NO. 07-08-0009-CR
IN THE COURT OF APPEALS
FOR THE SEVENTH DISTRICT OF TEXAS
AT AMARILLO
PANEL C
JULY 15, 2008
______________________________
THE STATE OF TEXAS, APPELLANT
V.
ROBERT ROY GILLINGHAM, APPELLEE
_________________________________
FROM THE COUNTY COURT AT LAW NO. 2 OF JOHNSON COUNTY;
NO. M200701578; HONORABLE JERRY D. WEBBER, JUDGE
_______________________________
Before QUINN, C.J., and HANCOCK and PIRTLE, JJ.
MEMORANDUM OPINION
The State seeks to have this Court overturn the trial court’s order granting
Appellee’s motion to discharge for delay. By one multifarious point of error, the State
contends Appellee’s motion was (1) untimely and (2) without notice to the State; and, the
trial court’s order was (3) not supported by the record, and (4) incorrect under the
applicable law. Finding that the trial court’s order is supported by the record and the
applicable law, we affirm.
Background
On May 25, 2007, Appellee, Robert Roy Gillingham, was charged by information
with the misdemeanor offense of assault against a family member, an offense that was
alleged to have occurred on August 15, 2005. A bench trial commenced on November 29,
2007. Subsequent to the reading of the information and the entry of Appellee’s plea of not
guilty, Appellee’s counsel made an oral motion to the effect that the prosecution was
barred because a court had previously taken the offense into account when, on October
4, 2006, Appellee was convicted of interfering with a 911 call, another offense arising out
of the same facts and involving the same complaining witness, Appellee’s wife. See Tex.

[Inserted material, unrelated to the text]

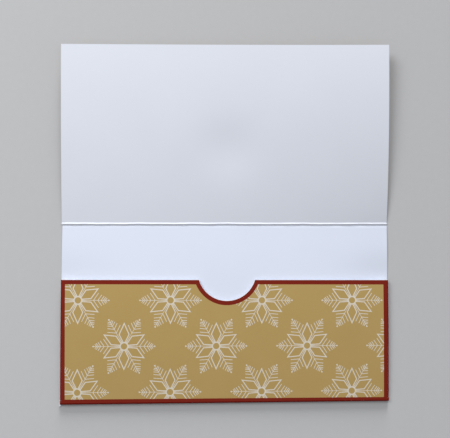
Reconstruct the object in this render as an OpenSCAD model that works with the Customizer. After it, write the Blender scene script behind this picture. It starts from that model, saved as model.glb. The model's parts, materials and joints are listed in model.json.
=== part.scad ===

Penal Code Ann. § 12.45(d) (Vernon 2007). The State did not object to the fact that the
motion was not in writing or to the timeliness of the motion.
Following a recess, presumably to review the transcript of the prior proceeding, the
court reconvened and announced that there was “some question” as to whether the case
at bar was addressed in that prior proceeding. Upon inquiry as to whether there was
anything further Appellee wished to present to the trial court, Appellee’s counsel stated:
Yes, Your Honor. We would ask the Court to consider a discharge for delay
under Article 28.061. If a motion to set aside an Indictment, Information, or
Complaint for failure to provide a speedy trial is sustained, the Court shall
discharge the defendant.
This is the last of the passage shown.